In der Familie hat meine Mutter sehr viel gesungen und mein Vater hat mir dieses Daumenklavier, ein traditionelles Instrument, vorgestellt. Es war einfach Leben mit der Musik. Es war nicht so, dass man dachte: So, jetzt werde ich Musiker oder so.
Wie klingt die Musik deiner Heimat?
In Afrika weiß man ganz genau, dass Zentralkongo das Land der Musiker ist. Nach der Unabhängigkeit haben viele Jugendliche angefangen, die Elemente von moderner Musik einzubringen und sind dann nach Europa gegangen. Die kongolesische Musik ist sehr straight. Sie ist direkt und nicht zu folklorisch.
Was hat dich damals nach Deutschland geführt?
Wer sich mit dem Kongo auskennt, weiß ganz genau, dass es so viele Unruhen gab. 1994 gab es einen großen Krieg und ich bin geflohen, ich bin Ende 1997 nach Deutschland gekommen. Ich beschreibe in den Liedern, wie mein Land zerstört war, wie Straßenkinder dann zu Kindersoldaten gemacht wurden, und wie viele Frauen misshandelt wurden. Meine Mutter war verschollen. Ich blieb da mit meiner Schwester. Die Rebellen kamen ständig und die Bomben fielen immer. Man hat immer gehört, wie geschossen wurde.
Was möchtest du mit deinem Projekt "Kilalo" erreichen?
Die Kultur ist die Seele eines Volkes. Aber die Globalisierung versucht einfach, alle Kulturen zusammenzubringen und vergisst manchmal, dass die eigene Kultur eigentlich ein Reichtum ist. Mein Projekt "Kilalo" ist eigentlich da, um eine Brücke zwischen den Kulturen aufzubauen. Wir machen Festivals, aber auch Konferenzen, um einfach den Jugendlichen zu zeigen, was wir im Kongo haben. Wir haben wirklich herausgefunden, dass wir viele Sachen haben, aber nicht wissen, wie wertvoll das ist.

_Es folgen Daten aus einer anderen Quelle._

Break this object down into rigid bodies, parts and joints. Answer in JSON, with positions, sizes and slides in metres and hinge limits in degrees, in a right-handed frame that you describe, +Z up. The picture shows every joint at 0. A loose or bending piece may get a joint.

Welches Kulturgut aus deiner Heimat geht verloren?
Wir haben eine Trommel, mit der ich aufgewachsen bin. Ich fand es so traurig, dass, als ich zurückkam, ich die Trommel überall gesucht habe. Sie heißt Ngoma und sie hat meistens Kuhfell drauf. Bevor man trommelt, muss man erst einmal Feuer anzünden, dann klingt sie gut. Hier in Deutschland kannst du dir nicht erlauben, immer Feuer anzuzünden. Das ist unpraktisch. Dann habe ich überlegt und meine Kongo-Trommel anders gemacht, mit Schnüren wie Djembé! Ich wollte sie präsentieren. Dann kam ein Jugendlicher und sagte zu mir: Ach, Michel, bring doch richtige Instrumente! Ich war geschockt. Ich sagte: Hallo Junge, wie haben diese Gitarren und diese Congas angefangen? Weißt du überhaupt, dass diese Trommel die Mutter aller Trommeln ist? Deswegen habe ich meinen Leuten gesagt: Ihr könnt das moderner machen!